Malcolm was pointing to something the communist movement has long recognized, even if he used different language: that there is a material basis for the place of young people in revolutionary struggles. Youth are in a state of flux, with an entire lifetime ahead of them. For a relatively brief time, they are less tied down with families, financial pressures, mortgages, illnesses, disappointments, and other conservatizing encumbrances. They tend to respond more quickly and more easily to social and political ills all around them. As Lenin pointed out, even the class position of young people is not completely settled. Plus, on average, young people are stronger, more limber, more energetic, more fit for combat.

That’s why, even while Malcolm was still in the Nation, he always sought out young audiences to speak to: on campuses, or to gatherings of young political militants.

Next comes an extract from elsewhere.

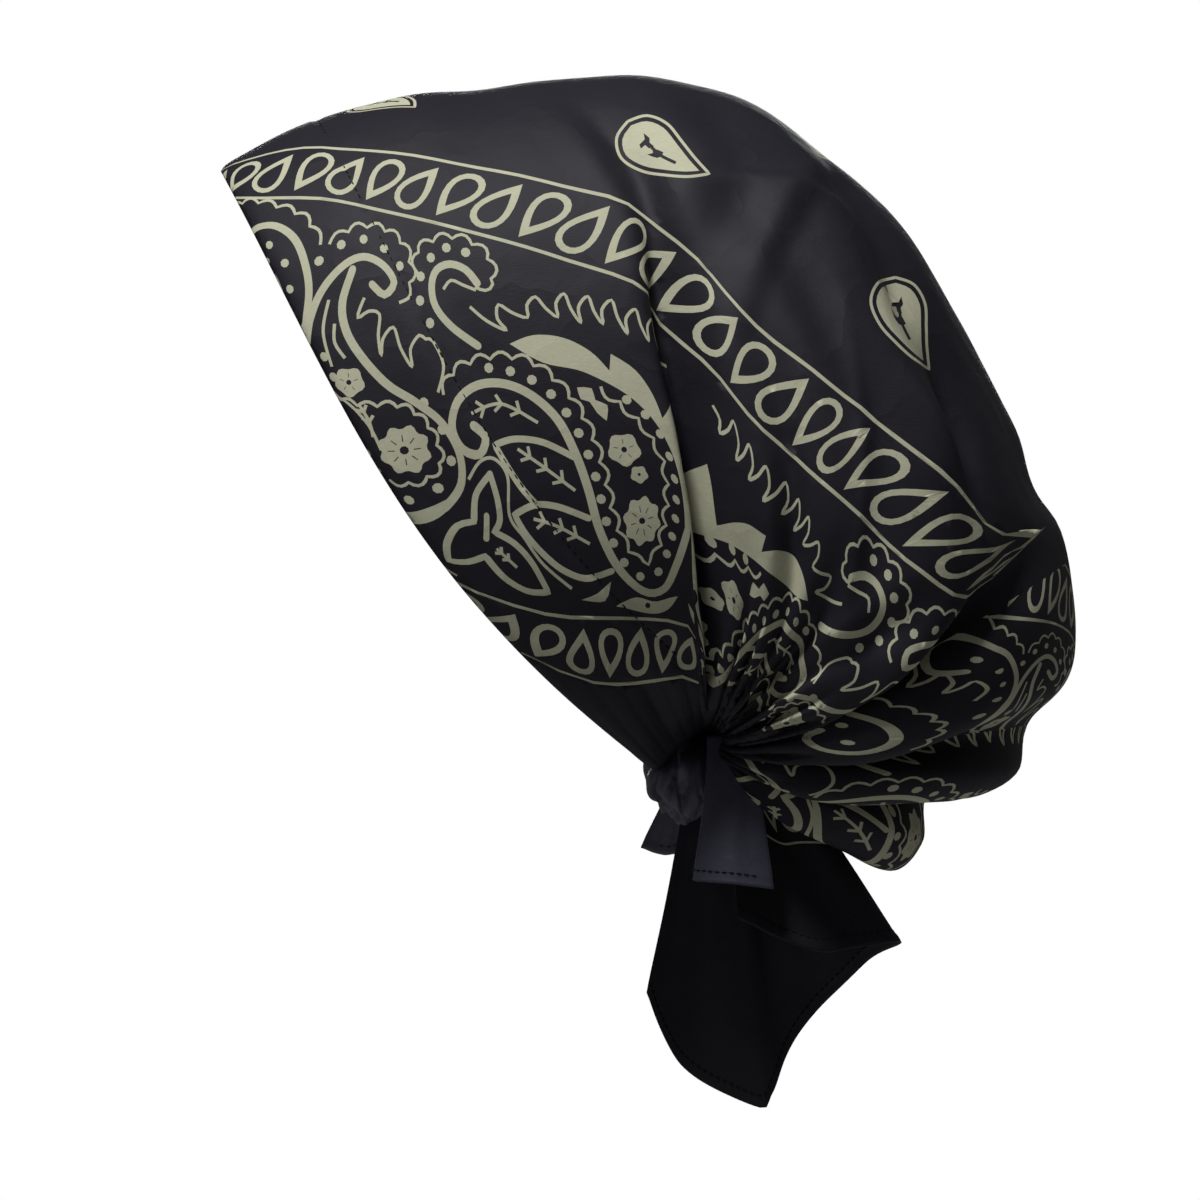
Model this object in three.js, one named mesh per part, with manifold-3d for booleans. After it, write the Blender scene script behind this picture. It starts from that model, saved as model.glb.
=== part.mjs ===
// A pre-tied headscarf: a square printed bandana whose front corner is turned under, drawn
// back over the head and gathered into a knot at the nape, with a slouching bag above the knot
// and the cloth's other three corners hanging out below it.
//
// Millimetres, +Z up. The wearer faces -Y and the wearer's left is +X. The origin is the point
// where the inside of the crown rests on the top of the head.
import * as THREE from "three";
import { mergeVertices } from "three/addons/utils/BufferGeometryUtils.js";
import Module from "manifold-3d";

const wasm = await Module();
wasm.setup();

// ---------------------------------------------------------------- driving dimensions
const CLOTH = 1.2; // thickness of one ply
const GAP = 0.3; // air between neighbouring plies
const HEM_WIDTH = 32; // depth of the turned-under front hem
const HEM_AIR = 1; // air between the hem and the facets of the crown round it
const HEM_END_DEG = 138; // how far round the head the hem runs, each way
const POLE_DEG = 167; // where the arches of cloth enter the gather, each side
const BOW_LOW = 1.25; // over 1 puts the greatest bow of an arch below the middle of its flank
const CROWN_STEPS_ALONG = 43; // facets from the front edge to the end of the bag
const CROWN_STEPS_ACROSS = 40; // facets over the head from gather to gather
const HEM_STEPS_ALONG = 4;
const HEM_STEPS_ACROSS = 40;

const KNOT = { y: 15.5, z: -203.5, halfX: 17, halfY: 8.5, halfZ: 12.5, lump: 0.05 };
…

It’s one of the reasons he responded so readily to our request that he do an interview for the Young Socialist magazine in early 1965. I went back to Malcolm’s office a few days later with the transcribed interview ready for him to edit and approve for publication. I told him I would be going to Algeria in a few months as part of a Young Socialist Alliance delegation to an international youth festival there. He responded immediately and enthusiastically. Malcolm was eager to put us in touch with young revolutionists he had met—he also called them “contacts”—during his trips to Africa and the Middle East and to make sure, among other things, that they got copies of the Young Socialist featuring the interview with him.

We had asked Malcolm during the interview, “What part in the world revolution are youth playing, and what lessons may this have for American youth?” I hadn’t anticipated the first point he made. He started off by talking about the captives being taken by U.S. soldiers during the Vietnam War. The majority of them are young people, he pointed out—“most are teenagers,” but “some haven’t yet reached their teens.” Something similar was true in the Congo, he added. That’s why, when the imperialist troops “shoot captive revolutionaries,” they often “shoot all the way down to seven years old.”

In Vietnam, the Congo, and other countries on the frontlines of struggle, Malcolm said, “the young people are the ones who most quickly identify with the struggle and the necessity to eliminate the evil conditions that exist. And here in this country, it has been my own observation that when you get into a conversation on racism and discrimination and segregation, you will find young people are more incensed over it—they feel more filled with an urge to eliminate it.”…

“Old people don’t bring about a change,” Malcolm had said at the OAAU’s [Organization of Afro-American Unity] homecoming rally for him in late November 1964, after returning from the second Africa trip. That’s a lesson he had confirmed everywhere he traveled. But Malcolm was quick to make his point more precise: “I’m not saying this against anybody that’s old—because if you’re ready for some action you’re not old. I don’t care how old you are. But if you’re not ready for some action, I don’t care how young you are, you’re old… . [A]ny time you begin to sit on the fence, and your toes start shaking because you’re afraid too much action is going down, then you’re too old; you need to get on out of the way. Some of us get too old while we’re still in our teens.”

Malcolm’s words remind me of nothing so much as Jim Cannon’s call on the leadership and ranks of the Socialist Workers Party in October 1941 to begin carrying out a bolder policy in our trade union work. This was right on the eve of Washington’s entry into World War II and only weeks before he and seventeen other leaders of the SWP and of the Teamsters organizing drive in the Midwest were sentenced, railroaded to prison for their opposition to U.S. imperialist aims in that war. “I don’t know of anything more disgraceful for a young revolutionist than to get settled down and get so encumbered in a place that he cannot move,” Jim said. “It would be a damn good thing for him if he had a fire to blow away some property encumbrance and make him footloose and revolutionary again.”

That’s true for revolutionists of any age.